# WHAT YOU ARE ASKED TO DO
Quote exactly and only this range of lines in the data below: the line that holds "Continue the FreeCAD" to the line that holds "is there already.", both included.

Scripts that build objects

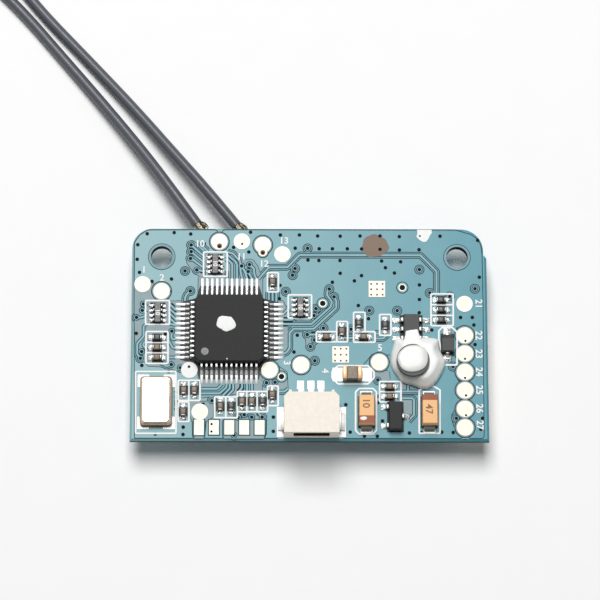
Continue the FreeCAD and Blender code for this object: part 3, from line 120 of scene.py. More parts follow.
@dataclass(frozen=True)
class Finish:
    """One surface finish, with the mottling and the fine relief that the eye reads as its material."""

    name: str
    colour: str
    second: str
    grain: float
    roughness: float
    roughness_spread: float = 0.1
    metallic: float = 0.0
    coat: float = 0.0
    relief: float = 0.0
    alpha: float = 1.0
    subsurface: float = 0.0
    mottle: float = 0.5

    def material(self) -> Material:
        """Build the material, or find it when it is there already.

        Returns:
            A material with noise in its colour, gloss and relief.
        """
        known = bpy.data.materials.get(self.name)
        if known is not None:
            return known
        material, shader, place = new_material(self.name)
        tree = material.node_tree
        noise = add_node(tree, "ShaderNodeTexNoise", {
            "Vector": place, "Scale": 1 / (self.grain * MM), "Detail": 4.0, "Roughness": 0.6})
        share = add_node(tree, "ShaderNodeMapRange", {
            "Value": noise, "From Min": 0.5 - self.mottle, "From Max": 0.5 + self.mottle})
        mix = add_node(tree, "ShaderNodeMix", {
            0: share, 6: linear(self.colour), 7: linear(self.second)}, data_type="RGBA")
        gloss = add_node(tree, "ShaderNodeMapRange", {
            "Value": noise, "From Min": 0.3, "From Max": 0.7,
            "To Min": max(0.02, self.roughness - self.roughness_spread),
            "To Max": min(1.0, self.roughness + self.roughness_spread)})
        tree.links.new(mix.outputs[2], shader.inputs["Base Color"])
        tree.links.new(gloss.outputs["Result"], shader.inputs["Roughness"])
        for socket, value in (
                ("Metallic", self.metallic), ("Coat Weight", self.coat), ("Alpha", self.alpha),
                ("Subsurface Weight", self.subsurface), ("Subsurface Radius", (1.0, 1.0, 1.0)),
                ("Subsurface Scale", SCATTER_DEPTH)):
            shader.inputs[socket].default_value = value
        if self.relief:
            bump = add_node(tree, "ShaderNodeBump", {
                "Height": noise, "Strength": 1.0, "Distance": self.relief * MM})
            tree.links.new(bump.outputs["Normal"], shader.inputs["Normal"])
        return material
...
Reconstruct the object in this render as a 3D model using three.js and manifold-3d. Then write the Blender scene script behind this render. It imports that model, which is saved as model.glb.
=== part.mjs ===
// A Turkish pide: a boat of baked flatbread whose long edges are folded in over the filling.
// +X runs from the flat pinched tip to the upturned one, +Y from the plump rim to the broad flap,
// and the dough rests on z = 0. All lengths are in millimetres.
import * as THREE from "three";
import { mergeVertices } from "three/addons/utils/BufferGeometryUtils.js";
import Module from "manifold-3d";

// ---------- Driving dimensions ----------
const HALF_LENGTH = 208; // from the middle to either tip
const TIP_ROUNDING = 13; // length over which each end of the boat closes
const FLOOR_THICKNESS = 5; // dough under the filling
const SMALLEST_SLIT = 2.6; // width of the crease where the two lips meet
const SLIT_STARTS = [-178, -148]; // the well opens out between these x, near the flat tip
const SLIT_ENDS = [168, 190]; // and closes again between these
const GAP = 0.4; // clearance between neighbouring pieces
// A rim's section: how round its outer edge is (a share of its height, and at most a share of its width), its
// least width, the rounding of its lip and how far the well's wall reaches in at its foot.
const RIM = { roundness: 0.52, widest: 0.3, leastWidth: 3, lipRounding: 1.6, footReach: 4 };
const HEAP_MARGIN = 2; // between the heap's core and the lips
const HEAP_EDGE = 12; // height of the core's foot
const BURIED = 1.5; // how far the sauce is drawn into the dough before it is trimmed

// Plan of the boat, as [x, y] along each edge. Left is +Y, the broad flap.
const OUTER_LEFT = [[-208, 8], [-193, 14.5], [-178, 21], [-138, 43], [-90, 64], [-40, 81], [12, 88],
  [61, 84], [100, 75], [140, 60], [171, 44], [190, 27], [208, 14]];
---
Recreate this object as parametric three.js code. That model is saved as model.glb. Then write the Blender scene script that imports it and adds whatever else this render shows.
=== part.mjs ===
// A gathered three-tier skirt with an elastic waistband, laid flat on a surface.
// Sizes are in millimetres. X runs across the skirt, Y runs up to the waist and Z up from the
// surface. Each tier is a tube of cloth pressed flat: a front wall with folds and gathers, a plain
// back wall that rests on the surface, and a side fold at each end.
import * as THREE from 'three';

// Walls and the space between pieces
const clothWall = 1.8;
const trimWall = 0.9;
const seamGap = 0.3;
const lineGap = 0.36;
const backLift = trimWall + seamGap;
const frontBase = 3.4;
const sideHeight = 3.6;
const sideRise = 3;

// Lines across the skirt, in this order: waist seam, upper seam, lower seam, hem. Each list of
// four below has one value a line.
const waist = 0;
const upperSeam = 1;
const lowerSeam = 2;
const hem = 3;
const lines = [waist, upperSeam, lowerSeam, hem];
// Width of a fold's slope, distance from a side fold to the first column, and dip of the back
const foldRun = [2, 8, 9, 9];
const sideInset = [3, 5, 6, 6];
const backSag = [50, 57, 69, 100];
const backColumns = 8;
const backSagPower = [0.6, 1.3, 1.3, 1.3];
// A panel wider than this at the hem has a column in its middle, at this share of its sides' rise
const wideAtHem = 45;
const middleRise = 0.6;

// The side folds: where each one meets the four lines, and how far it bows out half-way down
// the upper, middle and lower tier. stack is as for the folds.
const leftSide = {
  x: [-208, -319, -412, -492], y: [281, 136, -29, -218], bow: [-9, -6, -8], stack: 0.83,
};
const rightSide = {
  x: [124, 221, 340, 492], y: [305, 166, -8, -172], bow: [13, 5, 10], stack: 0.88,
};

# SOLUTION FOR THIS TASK
Continue the FreeCAD and Blender code for this object: part 3, from line 120 of scene.py. More parts follow.
@dataclass(frozen=True)
class Finish:
    """One surface finish, with the mottling and the fine relief that the eye reads as its material."""

    name: str
    colour: str
    second: str
    grain: float
    roughness: float
    roughness_spread: float = 0.1
    metallic: float = 0.0
    coat: float = 0.0
    relief: float = 0.0
    alpha: float = 1.0
    subsurface: float = 0.0
    mottle: float = 0.5

    def material(self) -> Material:
        """Build the material, or find it when it is there already.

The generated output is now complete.